Saturday, June 18, 2011

My Cupid is gone




Cupid of Peppertree CD


December 25th, 1996 - June 8th, 2011


I said goodbye to my beloved Cupid. She was almost 14 and a half years old. We were used to her having her bad and good days but she woke up to a very bad day. So much pain. I couldn't get it managed despite the morphine, Rimadyl, and tramadol. She wouldn't eat any of her favorite foods. She wouldn't even drink water from her little bowls that I set next to her. I called the house-call vet I've been using lately and waited an unbearably long time for her to call back. She will hear about how disappointed I am, after their being wonderful caregivers to Cupid over the past year or so.

My regular vet hospital, Como Park Animal Hospital, came thru for us and they were even willing to euthanize her in the back seat of my car where she had spent so many happy hours. I had her cremated and will keep her ashes until I find a forever burial place for them, as well as those of my other Shepherds. It will not and cannot be Minnesota. This will never be home to me. If I never find the appropriate place to bury them, I have instructed Dana that I want all of them buried with me. Here's Dana's tribute to Cupid: Angry by Choice: Goodbye dear friend

I seem to be managing fine - better than I thought I would be - but then something out of the blue triggers memories of her and I break down. This afternoon, the sadness and crying and missing her so terribly went on for hours (and it's not done yet). I know I need to feel the pain, process the pain but thank God for alcohol and television to distract and numb.

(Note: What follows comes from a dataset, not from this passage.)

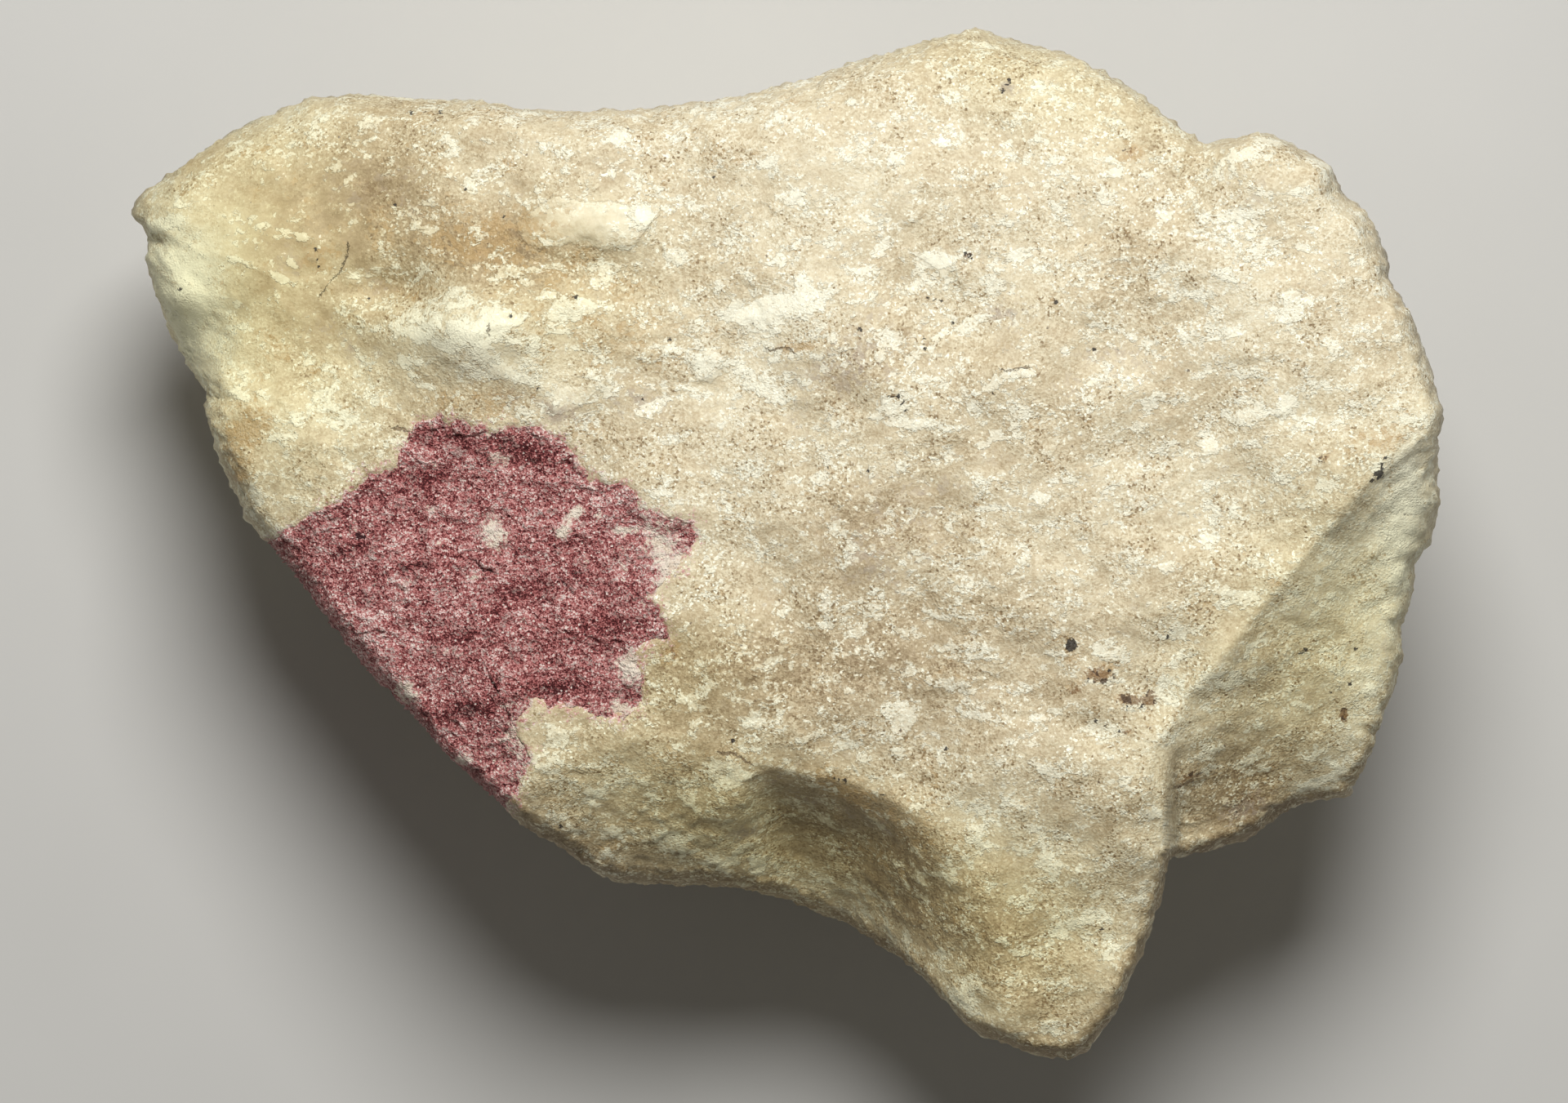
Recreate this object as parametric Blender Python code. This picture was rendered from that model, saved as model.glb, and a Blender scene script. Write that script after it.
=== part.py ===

And now, if you'll excuse me, I need another shot.

3 comments:

JennaKay Francis, Author said...

I am so sorry, Deb. Sometimes the missing is unbearable. My little Bear passed away from cancer three years ago, and I still miss him. Hugs.

Jill said...

Deb - I'm in tears! We've been out of touch, but when I saw your blog update on my feeds I was happy until I read your news. I'm sending you love and hugs from NC to you and Dana & A.

Debra McWilliam said...

Thanks, ladies. It is good to be understood by true dog lovers. The void is excruciating. Everything reminds me of her because she went everywhere with me. It helps to write about her. Thanks for reading.